Там два взрослых сына, а есть младший, который по матери скорбит по-настоящему. В нем не наросла эта корка, эта кожура, поэтому для него это самое мучительное. Потом вот еще что важно в Платонове: мы все время, говоря об утопизме, космизме, его коммунистических идеалах, забываем одну составляющую: он был гениальный художник, потрясающий психолог. 

Вот рассказ «Возвращение» (или «Семья Иванова», два названия у него), собственно, почему и вызвал в «Новом мире» новую кампанию травли против Платонова, что это была та мера правды, к которой советская литература послевоенная оказалась не готова. Платонов в годы войны выпустил три книги за три года, его как-то вернули в литературу. Но как только он написал правду в рассказе «Семья Иванова» и напечатал его в «Новом мире», тут же его выбросили обратно,  и он вынужден был обрабатывать сказки – работу, которую достал ему Шолохов – друг и собутыльник, знавший ему цену.

Платонов, сына которого заразили туберкулезом в лагере и который умер у него на руках; Платонов, который после этого уже не восстановился, нашел в себе силы написать эту лебединую песню, это его последний раз. Он о чем? О том, как человек, который на войне полюбил другую девушку, нашел в себе силы вернуться к прежней семье. И тут он узнает, что жена ему изменяла, потому что без этого нельзя было выжить. И находит в себе силы – там он снова уезжает – вернуться и простить. И семья Иванова – это родина, которая ждет. Это и есть родина. Это та, которой все простишь и которая все простит и в которую вернешься. Это трагический процесс. Понятно, что человек, вернувшийся с войны, не будет прежним. Понятно, что жена не будет прежней,  у них все будет иначе. Но с этой новой высоты взгляда, после Победы, человек находит в себе силы простить. Вот в этом сломе психологическом это все великолепно показано. Кстати, экранизация была довольно неплохая, по советским временам.
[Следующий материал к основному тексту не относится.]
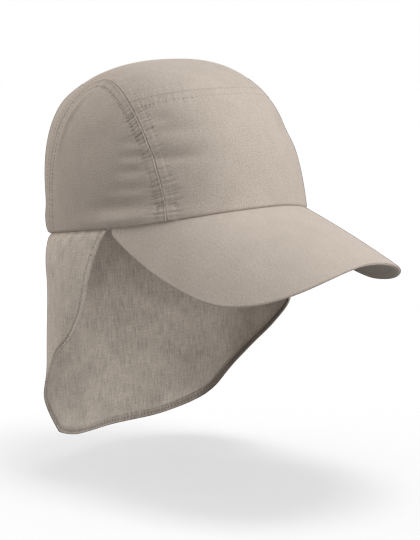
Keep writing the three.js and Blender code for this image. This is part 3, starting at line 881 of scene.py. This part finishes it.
ripple = uneven_waves(5, run, 0.4, 0.9, 0.4) / 3
gathers = uneven_waves(4, width, 1.6, 3.4, 0.3) / 2
in_hem = 1 - smooth_rise((from_edge - HEM["width"]) / 0.8)
relief = HEM["pucker"] * ripple * hill(from_edge - HEM["width"] * 0.7, HEM["width"] * 0.6)
relief = relief - HEM["groove"] * hill(from_edge - HEM["stitch_row"], HEM["groove_width"])
# Under the rim the cloth is gathered a little, which fades within the first centimetre or two.
relief = relief + 0.5 * gathers * np.exp(-length / 9) * smooth_rise(length / 2)
rounded = HEM["round"] * hill(from_edge, HEM["round_width"])
outer = flap + outward * (relief - rounded)[..., None]
thick = FLAP["cloth"] + HEM["thick"] * in_hem - rounded - relief * (1 - 0.5 * in_hem)
inner = flap - outward * thick[..., None]
# The flap's cloth is coloured lighter than the crown's, as painted light that brightens the inside of the
# flap.
flap_finish_painted_lighter = woven_cloth("flap_cloth", (0.35, 0.305, 0.26), (0.80, 0.705, 0.62), slub=1.1, speckle=1.1,
                          patch=0.75, blotch=0.6, hem=HEM["dark"])
upright_threads = np.stack([np.radians(around) * CROWN["half_width"], -drop], -1) * MM
neck_flap = walled("neck_flap_cloth", outer, inner, flap_finish_painted_lighter, upright_threads)
painted_hem_shade_layer = neck_flap.data.attributes.new("hem", "FLOAT", "POINT")
# Painted shade: only the inner face of the hem is darkened, most of all on the far, left edge.
painted_hem_shade_share = in_hem * mix(0.45, 1, smooth_rise((across - 0.55) / 0.3))
shares = np.concatenate([0 * in_hem.ravel(), painted_hem_shade_share.ravel()])
painted_hem_shade_layer.data.foreach_set("value", shares.astype(np.float32))
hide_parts("neck_flap")


# Stitches of the hem: one row of matching thread through the folded edge, which shows on the outside
# and on the inside of the flap.
def laid_on(path, surface, normals):
    """The path moved onto a surface, along the normal of the nearest of the surface's points."""
    squares = (path ** 2).sum(1)[:, None] + (surface ** 2).sum(1) - 2 * path @ surface.T
    nearest = squares.argmin(1)
    normal = normals[nearest]
    return path - ((path - surface[nearest]) * normal).sum(1, keepdims=True) * normal, normal


between_ends = slice(6, -6)
into_cloth = np.cross(edge_line["tangent"], edge_out)
hem_row = (edge + into_cloth * HEM["stitch_row"])[between_ends]
near_edge = from_edge < 2 * HEM["width"]
hem_rows = [laid_on(hem_row, outer[near_edge], outward[near_edge]),
            laid_on(hem_row, inner[near_edge], -outward[near_edge])]
sewn("hem_stitches", hem_rows, thread("flap_thread", (0.62, 0.54, 0.47)))


# Overlock of the hem: threads that slant over the raw edge of the turned-in cloth, sewn before the
# hem is folded. They are a shade darker and show only inside the flap.
OVERLOCK = {"pitch": 2.9, "long": 3.4, "thick": 0.75, "slant": math.radians(58)}
overlock_row = (edge + into_cloth * HEM["overlock"])[between_ends]
overlock_row = laid_on(overlock_row, inner[near_edge], -outward[near_edge])
overlock_thread = thread("overlock_thread", (0.28, 0.24, 0.205))
sewn("hem_overlock", [(*overlock_row, None, *OVERLOCK.values())], overlock_thread)
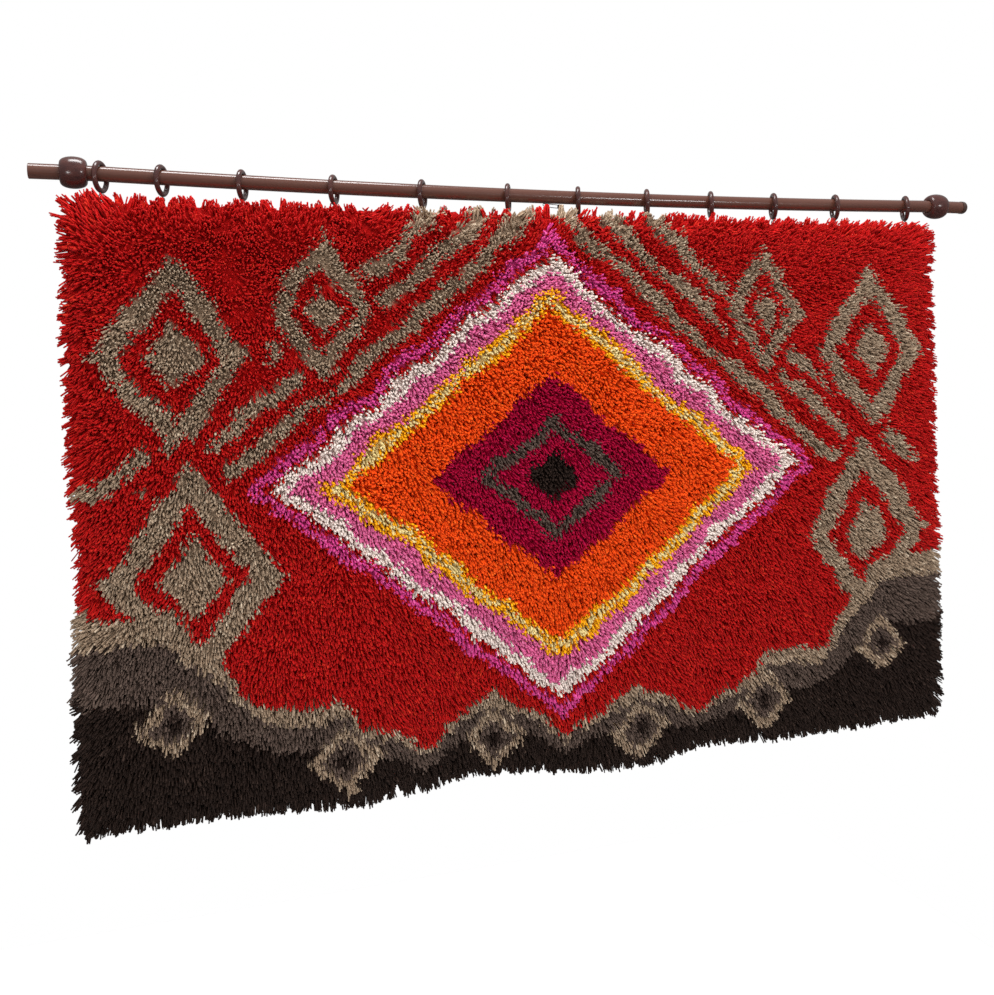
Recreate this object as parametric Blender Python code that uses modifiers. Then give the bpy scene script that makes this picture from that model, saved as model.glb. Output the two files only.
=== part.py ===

В принципе, Платонов не очень экранизируется. Я думаю, экранизировать Платонова невозможно, потому что даже «Одинокий голос человека», скорее, мне представляется картиной сокуровской, нежели платоновской, хотя там есть замечательные куски. Но для меня, пожалуй, оптимальной формой экранизации Платонова мог бы быть мультфильм, который рисовал бы, например, Владимир Боркин. Потому что вот эти сдвинутые герои и сдвинутые  слова они только в мультипликации с этим странным ритмом движения, с этими странными, комическими и трогательными уродцами могут появиться. Потому что такими видит людей человек, находящийся на высоте взгляда. Какова бы ни была русская революция – она эту высоту взгляда дала. И в течение тех двух-трех лет, когда она была утопией, она, наверное, создала то, что можно.

«Епифанские шлюзы» Платонова – это отчет о том, как революция (в данном случае петровская) ломает живого человека. И о том, как она, условно говоря, пробивает дно человеческой природы. Это трагическая повесть, страшная, и Платонов свою судьбу там предугадал. Но чувство этой эпохи, которая строит гигантски шлюзы, – это  не чувство враждебности. Все-таки, как это ни ужасно, это чувство восторга. А инженер, к тому же инженер английский, не может этого понять, и в этих пространствах ему неуютно. Платоновское отношение к этим пространствам – восторг и ужас – способно стать основой новой литературы. В сущности, вся литература послепутинской России выйдет из «шинели» или, если угодно, форменного железнодорожного ватника Платонова.  Ну а мы услышимся через неделю, пока.